By Feb. 16, 2000, for anyone who hadn’t fled, it was too late. Four hundred AUC soldiers began garrotting peasants, slowly encircling the town. When they reached El Salado’s main square, the AUC produced a list upon which were scrawled the names of suspected FARC operatives, or locals felt to be helping them. Mancuso would later call what followed an “anti-subversive” operation. In reality, it was killing for sport. Over a weekend on a concrete soccer field, at least 40 men, women and children were stabbed, bashed and shot dead.

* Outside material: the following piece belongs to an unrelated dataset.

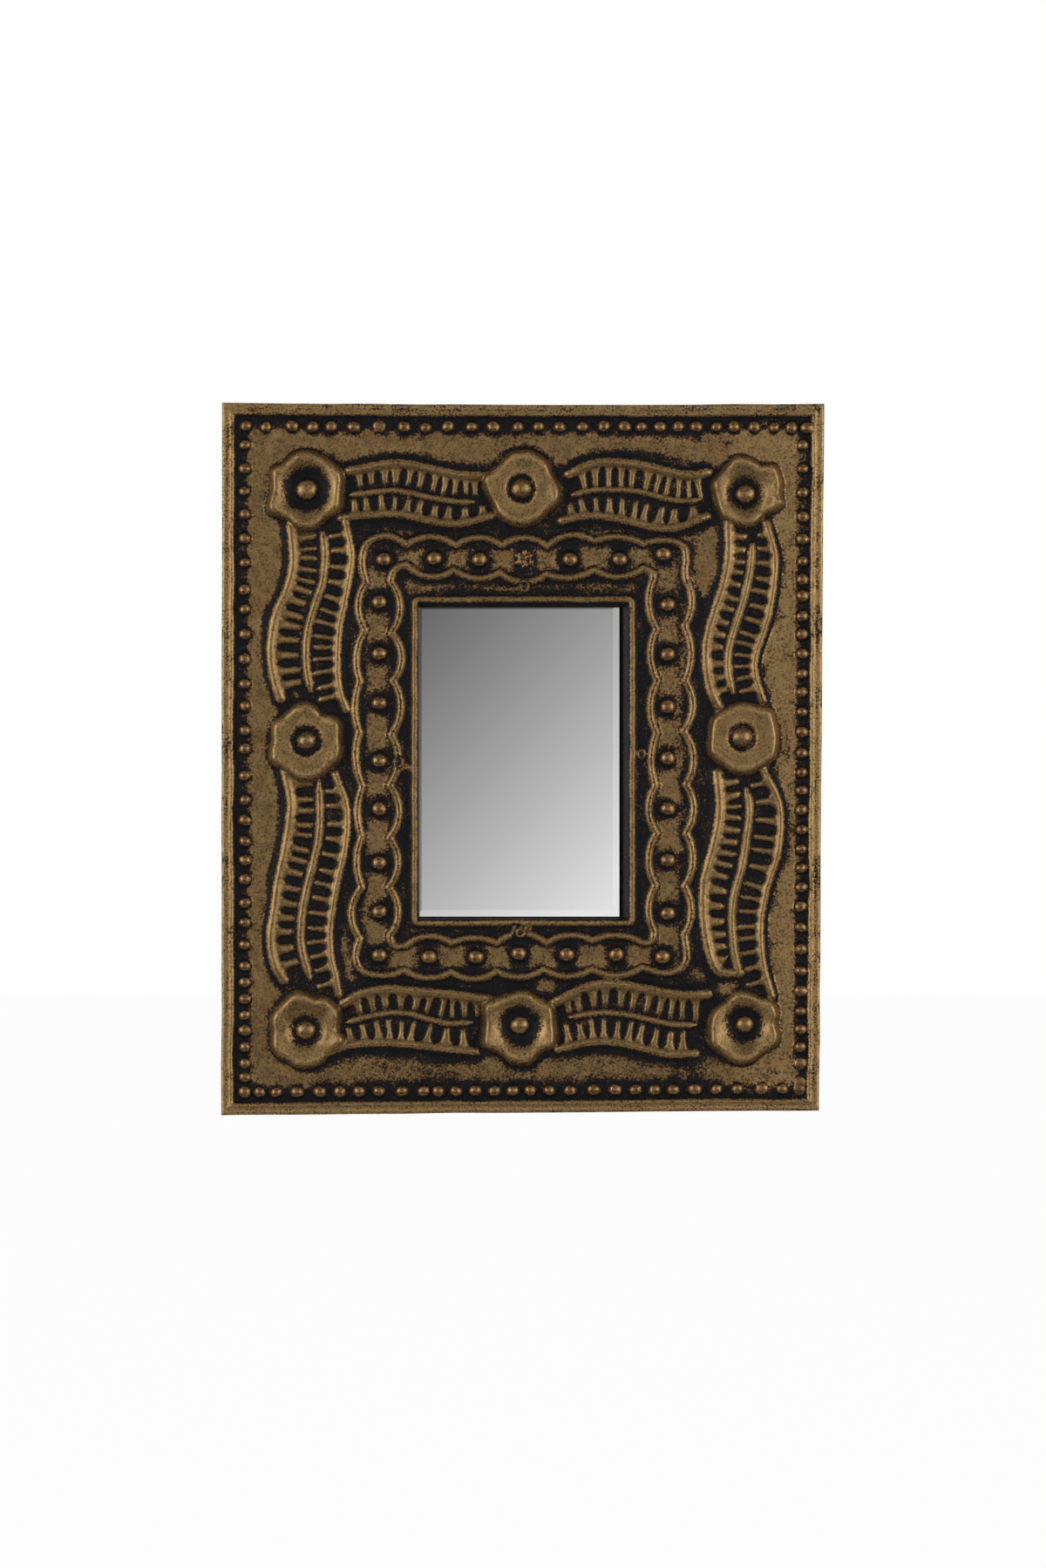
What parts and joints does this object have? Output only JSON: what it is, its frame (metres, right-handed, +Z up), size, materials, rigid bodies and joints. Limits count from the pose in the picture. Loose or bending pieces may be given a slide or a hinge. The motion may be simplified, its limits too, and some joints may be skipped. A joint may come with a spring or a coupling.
{
  "type": "wall mirror in an embossed tin frame",
  "caption": "Small wall mirror in a hand-embossed tin frame over flat planks, with a bevelled glass and a hanging ring on its back.",
  "frame": {"origin": "on the wall plane, at the middle of the back board's back face, behind the middle of the tin sheet", "axes": "+Z up, +X to the right as the front is seen, +Y into the wall; the front faces -Y"},
  "size_m": [0.3, 0.0196, 0.355],
  "materials": {
    "patinated_tin": "bronze wash rubbed over black patina",
    "mirror_glass": "polished, silvered behind",
    "black_card": "matt black",
    "corrugated_card": "plain brown",
    "plywood": "raw",
    "blued_steel": "blued",
    "plated_steel": "dull zinc plate",
    "softwood": "raw pine"
  },
  "bodies": {
    "frame": {"face_sheet": "patinated_tin", "mirror_glass": "mirror_glass", "backing_card": "black_card", "packing_pad": "corrugated_card", "back_board": "plywood", "side_tacks": "blued_steel", "face_nails": "blued_steel", "board_nails": "blued_steel", "hanger_strap": "plated_steel", "hanger_screws": "plated_steel", "top_rail": "softwood", "bottom_rail": "softwood", "left_stile": "softwood", "right_stile": "softwood"},
    "ring": {"hanging_ring": "plated_steel"}
  },
  "joints": [
    {"name": "ring_swing", "type": "hinge", "parent": "frame", "child": "ring", "pos_m": [0, -0.00225, 0.1405], "axis": [1, 0, 0], "range_deg": [0, 180]}
  ]
}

Using instruments pillaged from El Salado’s cultural centre, the killers gave each victim a musical sendoff.
The Colombian army, despite frantic calls from locals to the nearest base, was nowhere to be found.
“They pulled my daughter away,” one survivor told Human Rights Watch seven years later. “She called to me, ‘mommy,’ and they shot her in the head. She had been celebrating her 20th birthday that day. They killed my cousin, they scalped her, tied her up … they strangled her and finally, they cut her head off.”
The mother thought another of her daughters, a seven-year-old, had lived. Three days later she found her body. “They put a plastic bag over her head and she died, suffocated … on the top of a hill.”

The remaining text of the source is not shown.